Saturday, July 28, 2018

Some Thoughts After a Garage Sale


We recently held a garage sale to shed ourselves of accumulated “stuff” because we are moving to a smaller home.  As strangers bought and carried items out the door, it made me think about what they had meant at one time.  

Selling a white leather show halter took me to the time as a young 4H-er when I showed a Holstein heifer at the Achievement Days event in Lisbon.  The dairy judge paraded our class in a circle around him and placed my heifer in the top blue ribbon position.  She had fought the plain tie-up halter a bit, which caused the judge to remark that I should use a show halter with a draw chain.  Fourteen-years old, I considered that an order to be obeyed.  Merlyn Skramstad had a beautiful white one hanging in his leather store for which I paid about three dollars.  Over sixty years had passed, but I’d always kept it.  Not seeing it sell this day, I asked my wife who bought it, and she said someone wanted it to give as a joke to a neighbor for the plastic cow standing in his backyard.  

Memories of the smack and sting of a baseball hitting my glove at the time I answered to “Lefty” walked out the door in the hands of another stranger.  The dry leather still retained a memory, too, the shape my sweaty hand had formed in them so many years ago.  Would they  resist their new owner’s attempts at reshaping?

Dad had given me a kerosene lantern when he downsized saying his dad gifted it to them at the time of their marriage in 1941.  It found use when it lit the way to the barn at calving and lambing time.  And before electricity lit the house, my folks used it along with a gas lantern to light the living room.  The owner of an antique store in St. Paul bought it.

Two pieces of rusty barbed wire caught a buyer’s attention.  He thought I’d marked it too cheap, but we had to dispose of everything.  Dozens of barbed wire styles have been manufactured through the years; these were each a flat ribbon style.  Dad remembered them from his youth, saying they were impractical because they stretched and contracted too easily with temperature changes.  Historically, wire figured prominently in the development of the frontier and resulted in redefining the landscape, both for the good and the bad.
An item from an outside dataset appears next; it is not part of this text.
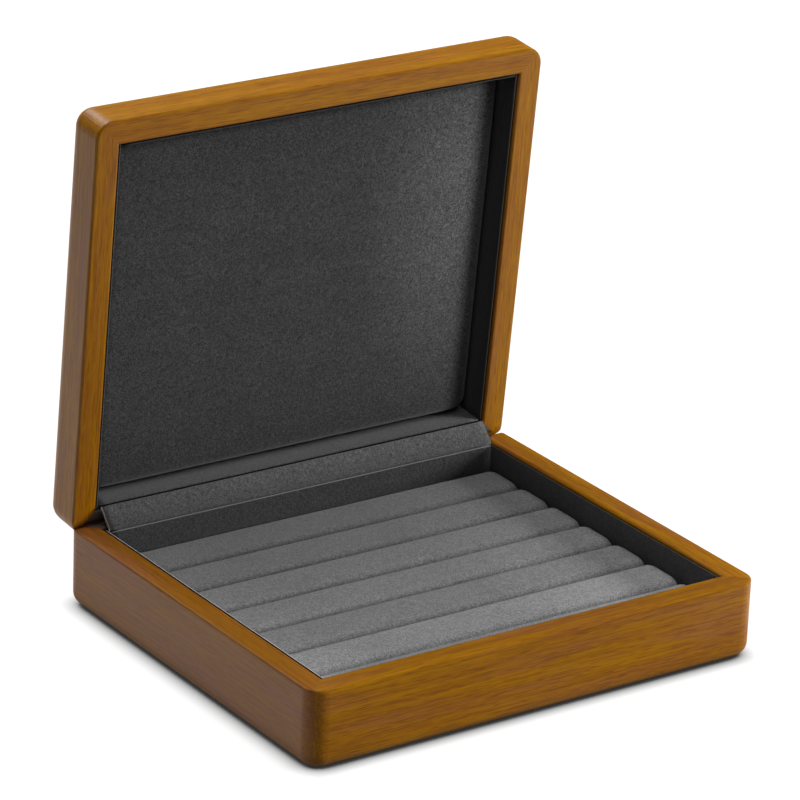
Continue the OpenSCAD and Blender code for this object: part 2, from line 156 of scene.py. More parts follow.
class ShaderSheet:
    """One material's nodes."""

    def __init__(self, name: str) -> None:
        """Starts an empty material.

        Args:
            name: The material's name.
        """
        self.material = bpy.data.materials.new(name)
        self.material.use_nodes = True
        self.tree = self.material.node_tree
        self.tree.nodes.clear()
        self.output = self.tree.nodes.new("ShaderNodeOutputMaterial")

    def add(self, kind: str, *values: object, **settings: object) -> bpy.types.Node:
        """Adds a node and feeds its inputs in order.

        Args:
            kind: Blender's name of the node, without ShaderNode in front.
            *values: A value for each of its first inputs, or None to leave one as it is.
            **settings: The node's own settings.

        Returns:
            The node.
        """
        node = self.tree.nodes.new(f"ShaderNode{kind}")
        for key, setting in settings.items():
            setattr(node, key, setting)
        for socket, value in zip(node.inputs, values):
            if value is not None:
                self.feed(socket, value)
        return node

    def feed(self, socket: Socket, value: object) -> None:
        """Links a socket to another, or sets it.

        Args:
            socket: The input.
            value: An output socket, or a plain value.
        """
        if isinstance(value, Socket):
            self.tree.links.new(value, socket)
        else:
            socket.default_value = value

    def place(self, turn: Sequence[float] = (0, 0, 0),
              shift: Sequence[float] = (0, 0, 0)) -> Socket:
        """The place on the object, turned into the piece's own directions.

        Args:
            turn: Turn about X, Y and Z in degrees.
            shift: Shift in metres, so that two pieces differ.

        Returns:
            A vector in metres.
        """
        place = self.add("TexCoord").outputs["Object"]
        angles = [math.radians(angle) for angle in turn]
        return self.add("Mapping", place, shift, angles).outputs["Vector"]

    def toned(self, colour: object, tone: object) -> Socket:
        """Multiplies a colour.

        Args:
            colour: The colour.
            tone: The factor, which may be above 1.

        Returns:
            The product.
        """
        return self.add("VectorMath", colour, None, None, tone, operation="SCALE").outputs[0]

    def axes(self, place: Socket) -> Sequence[Socket]:
        """Splits a place.

        Args:
            place: The place.

        Returns:
            Its X, Y and Z.
        """
        return self.add("SeparateXYZ", place).outputs

    def stretched(self, place: Socket, sizes: Sequence[float]) -> Socket:
        """Scales a place so that these sizes become one unit.

        Args:
            place: The place in metres.
            sizes: A size along each direction, in metres.

        Returns:
            The scaled place.
        """
        scales = [1.0 / size for size in sizes]
        return self.add("VectorMath", place, scales, operation="MULTIPLY").outputs[0]

    def noise(self, place: Socket, pattern: Pattern) -> Socket:
        """The noise of a pattern, from 0 to 1.

        Args:
            place: The place in metres.
            pattern: The pattern.

        Returns:
            The noise value.
        """
        node = self.add("TexNoise")
        inputs = {"Vector": self.stretched(place, pattern.size), "Scale": 1.0, "Detail": pattern.detail,
                  "Roughness": pattern.rough, "Distortion": pattern.twist}
        for name, value in inputs.items():
            self.feed(node.inputs[name], value)
        return node.outputs[0]

    def calc(self, operation: str, *values: object) -> Socket:
        """One step of arithmetic.

        Args:
            operation: Blender's name of the step.
            *values: Its inputs.

        Returns:
            The result.
        """
        return self.add("Math", *values, operation=operation).outputs[0]

    def fit(self, value: object, low: float, high: float,
            to_low: float, to_high: float) -> Socket:
        """Maps one range to another, clamped. The range may run down as well as up.

        Args:
            value: The input.
            low: Where the input's range starts.
            high: Where it ends.
            to_low: What its start becomes.
            to_high: What its end becomes.

        Returns:
            The mapped value.
        """
        return self.add("MapRange", value, low, high, to_low, to_high).outputs[0]

    def blend(self, share: object, first: object, second: object) -> Socket:
        """Blends two colours.

        Args:
            share: How much of the second colour.
            first: The first colour.
            second: The second colour.

        Returns:
            The blended colour.
        """
        node = self.add("Mix", data_type="RGBA")
        self.feed(node.inputs["Factor"], share)
        colours = [socket for socket in node.inputs if socket.type == "RGBA"]
        for socket, value in zip(colours, (first, second)):
            self.feed(socket, (*value, 1.0) if isinstance(value, tuple) else value)
        return next(socket for socket in node.outputs if socket.type == "RGBA")

    def ramp(self, value: object, stops: Sequence[tuple[float, Colour]]) -> Socket:
        """Turns a value into a colour.

        Args:
            value: From 0 to 1.
            stops: Places and colours, in order.

        Returns:
            The colour.
        """
        node = self.add("ValToRGB")
        while len(node.color_ramp.elements) < len(stops):
            node.color_ramp.elements.new(0.5)
        for element, (place, colour) in zip(node.color_ramp.elements, stops):
            element.position = place
            element.color = (*colour, 1.0)
        self.feed(node.inputs[0], value)
        return node.outputs[0]

    def bump(self, height: object, depth: float, strength: float = 1.0) -> Socket:
        """Relief too fine for the mesh.

        Args:
            height: The relief, from 0 to 1.
            depth: How deep a height of 1 is, in metres.
            strength: Share of the relief that is used.

        Returns:
            The normal.
        """
        node = self.add("Bump")
        self.feed(node.inputs["Height"], height)
        self.feed(node.inputs["Distance"], depth)
        self.feed(node.inputs["Strength"], strength)
        return node.outputs[0]

    def surface(self, **inputs: object) -> Material:
        """Finishes the material with one principled shader.

        Args:
            **inputs: The shader's inputs, with _ for each space in a name.

        Returns:
            The material.
        """
        shader = self.add("BsdfPrincipled")
        for key, value in inputs.items():
            self.feed(shader.inputs[key.replace("_", " ")], value)
        self.feed(self.output.inputs["Surface"], shader.outputs[0])
        return self.material


@dataclass(frozen=True)
class RimPlane:
    """A point of a back rail's rim by the hinge's axis, as the lid stands open, and two ways from it, from
    which the rail's painted shade is measured.
    """

    place: Point
    into_wood: Point
    into_box: Point


@dataclass(frozen=True)
class Fade:
    """A slow change of tone along one axis, used for painted light and shade: none up to its start, all of
    it from its stop on.
    """

    axis: int
    start: float
    stop: float
    tone: float


@dataclass(frozen=True)
class Glow:
    """A soft patch of painted light on the suede."""

    place: Point
    reach: Point
    strength: float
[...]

I enjoy watching a good rodeo, especially the bull riding events.  A few years back, a local Mandan bull, Little Yellow Jacket, achieved fame as a consistent winner.  I found a model of him on the Breyer PBR Collectibull series.  Not being content with ordering just one, I bought some other bull models also.  Except for him, I placed them on the sale table and an excited little boy talked his mother into buying the four of them at $7.50 each.  I remarked to her that I’d like to buy a model of the new local winning bull, Pearl Harbor, a recent contender for the top spot.  She informed me that he had just died with a broken neck.   I imagine the SPCA will investigate that one.

Some years back, we visited a woodcarver named John Kittelson in Wyoming whose work I’d admired.  His carved scenes horses, cow, and wagons brought thousands of dollars, and I wanted to carve like him.  Alas, that never happened.  As a souvenir of our visit, I ran into a Wyoming Wildlife magazine that featured an example of his work on the cover.  It fit nicely into a frame that I hung in my shop.  It sold quickly.  

Of course, not everything sold.  Without realizing it, we’d blundered into perfect dates for our sale because the leftovers fit nicely into a few boxes and were hauled to a large church rummage sale scheduled a few days later.  Even more good fortune came our way with the annual city-wide cleanup following our sale where all of the junk was hauled away.
The old George Carlin comedy routine about “stuff” and the efforts we put into owning it and storing it comes to mind.  His words ring true because as much as ours seemed valuable before the sale, we’ve already started forgetting about it.

It will be good to settle into our new home so a quiet routine can be established again.  The pioneer and frontier stories of Ransom County have interested me for some time and I’ve set about finding them.  A worthy book could result and I hope to write it.